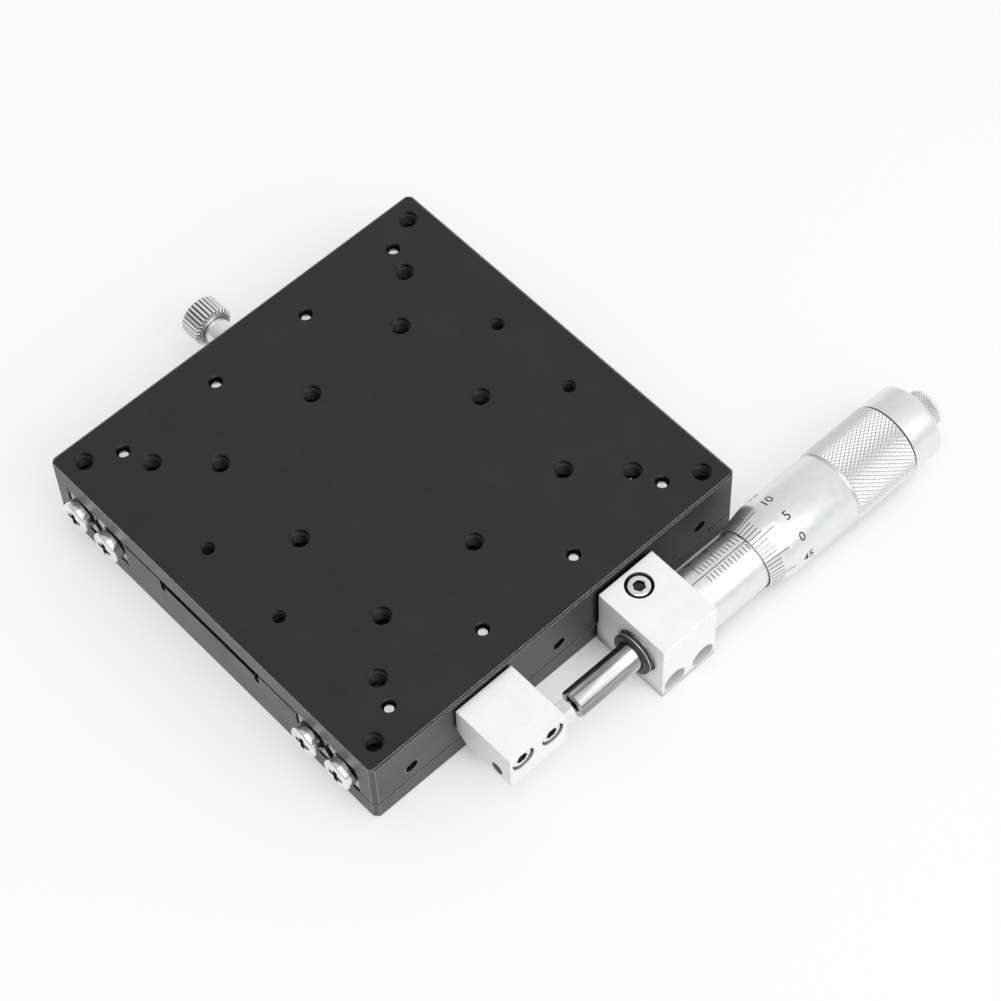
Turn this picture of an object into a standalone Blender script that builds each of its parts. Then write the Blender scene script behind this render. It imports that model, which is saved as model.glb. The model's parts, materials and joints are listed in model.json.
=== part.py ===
"""A crossed-roller linear translation stage, 100 mm square, driven by a micrometer head on one side.

+X is the direction of travel, towards the thimble. The micrometer is on the -Y side and the lock on the
+Y side. The origin is the centre of the base's underside, +Z is up, and lengths are in metres.
"""

import math

import bmesh
import bpy
from mathutils import Matrix, Vector

mm = 0.001

# Fits
FIT = 0.3 * mm  # gap left between pieces that touch on the real stage
RUNNING_GAP = 0.25 * mm  # gap where one piece slides in another
ROLLER_GAP = 0.25 * mm  # gap between a roller and its groove

# Stage plates
STAGE_LENGTH = 100.0 * mm
STAGE_WIDTH = 100.0 * mm
BASE_FLANGE = 5.1 * mm
RAIL_SEAT_STEP = 0.4 * mm
TABLE_PLATE = 5.9 * mm
TABLE_LEG = 4.5 * mm
LEG_GAP = 0.6 * mm
BLOCK_GAP = 1.1 * mm
CORNER_CHAMFER = 1.0 * mm
EDGE_CHAMFER = 0.4 * mm
RECESS_WIDTH = 31.0 * mm
RECESS_DEPTH = 1.4 * mm
RECESS_EAR_WIDTH = 1.5 * mm
RECESS_EAR_DEPTH = 1.8 * mm
SEAT_RELIEF = 0.45 * mm

# Crossed-roller rails and cages
RAIL_INSET = 0.3 * mm
RAIL_WIDTH = 8.7 * mm
RAIL_HEIGHT = 8.0 * mm
RAIL_GAP = 0.6 * mm
RAIL_CHAMFER = 0.5 * mm
RAIL_HOLE_INSET = 4.7 * mm
RAIL_HOLES = 4
GROOVE_RELIEF_WIDTH = 0.7 * mm
GROOVE_RELIEF_DEPTH = 0.35 * mm
ROLLER_DIAMETER = 2.9 * mm
ROLLER_LENGTH = 2.7 * mm
ROLLER_PITCH = 5.0 * mm
ROLLERS = 15
CAGE_THICKNESS = 0.7 * mm
CAGE_HEIGHT = 2.4 * mm
CAGE_END = 3.0 * mm

# Table holes
TAPPED_DIAMETER = 4.2 * mm
TAPPED_CHAMFER = 0.15 * mm
CORNER_HOLE_INSET = 5.0 * mm  # from the plate's edges, as for the next two
CORNER_HOLE_DEPTH = 5.0 * mm
OUTER_HOLE_INSET = 15.0 * mm
INNER_HOLE_INSET = 25.0 * mm
SMALL_TAPPED_DIAMETER = 3.1 * mm
SMALL_HOLE_INSET = 10.0 * mm
SMALL_HOLE_Y = 11.0 * mm
BASE_HOLE_DIAMETER = 5.0 * mm
BASE_HOLE_DEPTH = 8.0 * mm
BASE_HOLE_INSET = 10.0 * mm
BASE_HOLE_WALL = 4.4 * mm  # metal left between a hole and the block's side

# Socket cap screws
CAP_HEAD = 5.1 * mm
CAP_HEAD_HEIGHT = 2.6 * mm
SHANK = 2.6 * mm
SHANK_HOLE = SHANK + 2 * FIT
HEX_SOCKET = 2.5 * mm
HEX_DEPTH = 1.3 * mm
COUNTERBORE = CAP_HEAD + 2 * FIT
RAIL_SCREW_SINK = 0.6 * mm
RAIL_SCREW_TIP = 1.3 * mm  # left between a rail screw's tip and the plate's outer face

# Cross-recessed pan screws in the rail ends
PAN_HEAD = 7.3 * mm
PAN_HEAD_HEIGHT = 2.4 * mm
PAN_DOME = 1.1 * mm
PAN_SHANK = 2.8 * mm
PAN_LENGTH = 6.0 * mm
CROSS_WIDTH = 0.9 * mm
CROSS_LENGTH = 3.6 * mm
CROSS_DEPTH = 1.2 * mm

# Preload set screws in the near table leg
SET_SCREW = 2.6 * mm
SET_SCREW_INSET = 10.0 * mm
SET_SCREW_SINK = 0.8 * mm
SET_SOCKET = 1.5 * mm

# Micrometer axis
AXIS_OFFSET = 12.0 * mm
AXIS_HEIGHT = 10.0 * mm

# Moving anvil on the table
ANVIL_DROP = 2.0 * mm  # from the table's top to the anvil's
ANVIL_CENTRE = -20.8 * mm
ANVIL_LENGTH = 15.0 * mm
ANVIL_DEPTH = 15.8 * mm
ANVIL_HEIGHT = 10.0 * mm
ANVIL_CUT = 2.5 * mm
ANVIL_SCREW_SPACING = 7.9 * mm
ANVIL_SCREW_DROP = 3.15 * mm
ANVIL_COUNTERBORE_DEPTH = 3.3 * mm
PIN_HEX = 4.4 * mm
PIN_HEX_LENGTH = 4.7 * mm
PIN_SHANK = 2.6 * mm
PIN_SHANK_LENGTH = 12.0 * mm
PIN_POINT = 0.5 * mm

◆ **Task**
Copy out each line exactly.

◆ **Written response**
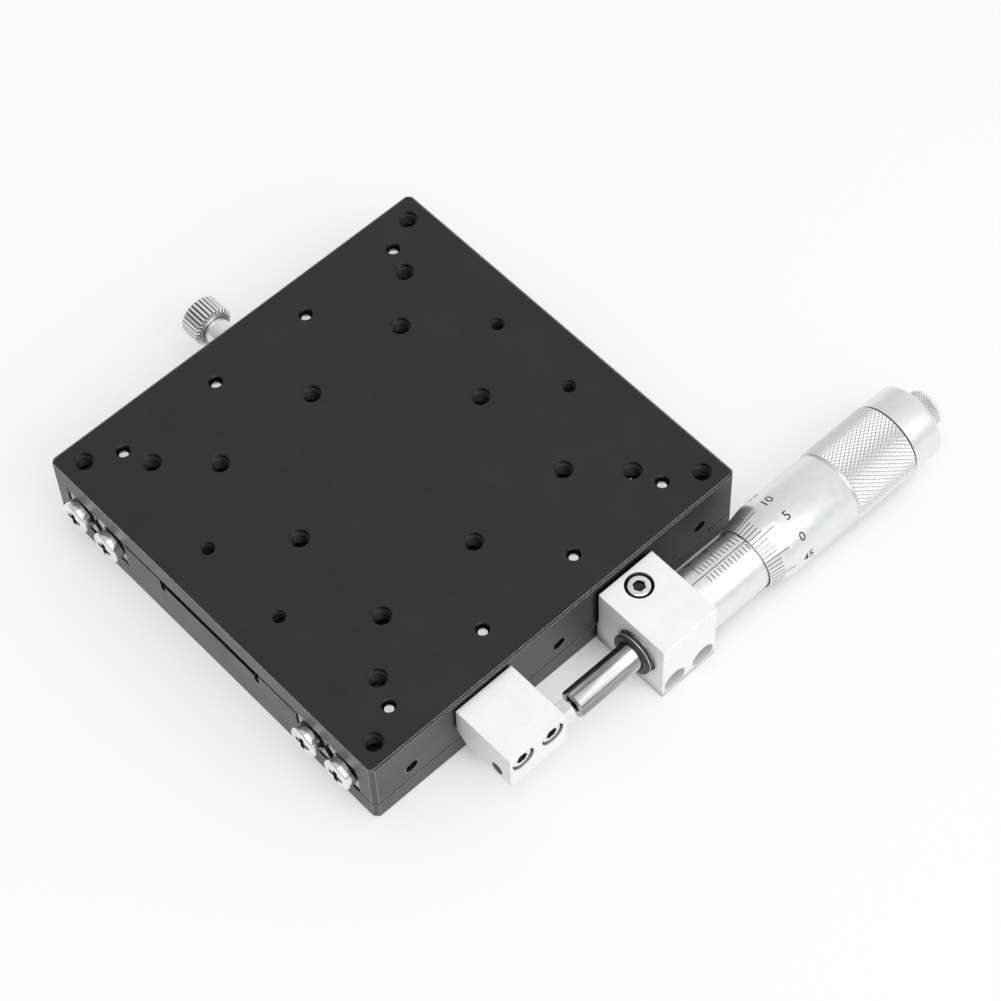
Turn this picture of an object into a standalone Blender script that builds each of its parts. Then write the Blender scene script behind this render. It imports that model, which is saved as model.glb. The model's parts, materials and joints are listed in model.json.
=== part.py ===
"""A crossed-roller linear translation stage, 100 mm square, driven by a micrometer head on one side.

+X is the direction of travel, towards the thimble. The micrometer is on the -Y side and the lock on the
+Y side. The origin is the centre of the base's underside, +Z is up, and lengths are in metres.
"""

import math

import bmesh
import bpy
from mathutils import Matrix, Vector

mm = 0.001

# Fits
FIT = 0.3 * mm  # gap left between pieces that touch on the real stage
RUNNING_GAP = 0.25 * mm  # gap where one piece slides in another
ROLLER_GAP = 0.25 * mm  # gap between a roller and its groove

# Stage plates
STAGE_LENGTH = 100.0 * mm
STAGE_WIDTH = 100.0 * mm
BASE_FLANGE = 5.1 * mm
RAIL_SEAT_STEP = 0.4 * mm
TABLE_PLATE = 5.9 * mm
TABLE_LEG = 4.5 * mm
LEG_GAP = 0.6 * mm
BLOCK_GAP = 1.1 * mm
CORNER_CHAMFER = 1.0 * mm
EDGE_CHAMFER = 0.4 * mm
RECESS_WIDTH = 31.0 * mm
RECESS_DEPTH = 1.4 * mm
RECESS_EAR_WIDTH = 1.5 * mm
RECESS_EAR_DEPTH = 1.8 * mm
SEAT_RELIEF = 0.45 * mm

# Crossed-roller rails and cages
RAIL_INSET = 0.3 * mm
RAIL_WIDTH = 8.7 * mm
RAIL_HEIGHT = 8.0 * mm
RAIL_GAP = 0.6 * mm
RAIL_CHAMFER = 0.5 * mm
RAIL_HOLE_INSET = 4.7 * mm
RAIL_HOLES = 4
GROOVE_RELIEF_WIDTH = 0.7 * mm
GROOVE_RELIEF_DEPTH = 0.35 * mm
ROLLER_DIAMETER = 2.9 * mm
ROLLER_LENGTH = 2.7 * mm
ROLLER_PITCH = 5.0 * mm
ROLLERS = 15
CAGE_THICKNESS = 0.7 * mm
CAGE_HEIGHT = 2.4 * mm
CAGE_END = 3.0 * mm

# Table holes
TAPPED_DIAMETER = 4.2 * mm
TAPPED_CHAMFER = 0.15 * mm
CORNER_HOLE_INSET = 5.0 * mm  # from the plate's edges, as for the next two
CORNER_HOLE_DEPTH = 5.0 * mm
OUTER_HOLE_INSET = 15.0 * mm
INNER_HOLE_INSET = 25.0 * mm
SMALL_TAPPED_DIAMETER = 3.1 * mm
SMALL_HOLE_INSET = 10.0 * mm
SMALL_HOLE_Y = 11.0 * mm
BASE_HOLE_DIAMETER = 5.0 * mm
BASE_HOLE_DEPTH = 8.0 * mm
BASE_HOLE_INSET = 10.0 * mm
BASE_HOLE_WALL = 4.4 * mm  # metal left between a hole and the block's side

# Socket cap screws
CAP_HEAD = 5.1 * mm
CAP_HEAD_HEIGHT = 2.6 * mm
SHANK = 2.6 * mm
SHANK_HOLE = SHANK + 2 * FIT
HEX_SOCKET = 2.5 * mm
HEX_DEPTH = 1.3 * mm
COUNTERBORE = CAP_HEAD + 2 * FIT
RAIL_SCREW_SINK = 0.6 * mm
RAIL_SCREW_TIP = 1.3 * mm  # left between a rail screw's tip and the plate's outer face

# Cross-recessed pan screws in the rail ends
PAN_HEAD = 7.3 * mm
PAN_HEAD_HEIGHT = 2.4 * mm
PAN_DOME = 1.1 * mm
PAN_SHANK = 2.8 * mm
PAN_LENGTH = 6.0 * mm
CROSS_WIDTH = 0.9 * mm
CROSS_LENGTH = 3.6 * mm
CROSS_DEPTH = 1.2 * mm

# Preload set screws in the near table leg
SET_SCREW = 2.6 * mm
SET_SCREW_INSET = 10.0 * mm
SET_SCREW_SINK = 0.8 * mm
SET_SOCKET = 1.5 * mm

# Micrometer axis
AXIS_OFFSET = 12.0 * mm
AXIS_HEIGHT = 10.0 * mm

# Moving anvil on the table
ANVIL_DROP = 2.0 * mm  # from the table's top to the anvil's
ANVIL_CENTRE = -20.8 * mm
ANVIL_LENGTH = 15.0 * mm
ANVIL_DEPTH = 15.8 * mm
ANVIL_HEIGHT = 10.0 * mm
ANVIL_CUT = 2.5 * mm
ANVIL_SCREW_SPACING = 7.9 * mm
ANVIL_SCREW_DROP = 3.15 * mm
ANVIL_COUNTERBORE_DEPTH = 3.3 * mm
PIN_HEX = 4.4 * mm
PIN_HEX_LENGTH = 4.7 * mm
PIN_SHANK = 2.6 * mm
PIN_SHANK_LENGTH = 12.0 * mm
PIN_POINT = 0.5 * mm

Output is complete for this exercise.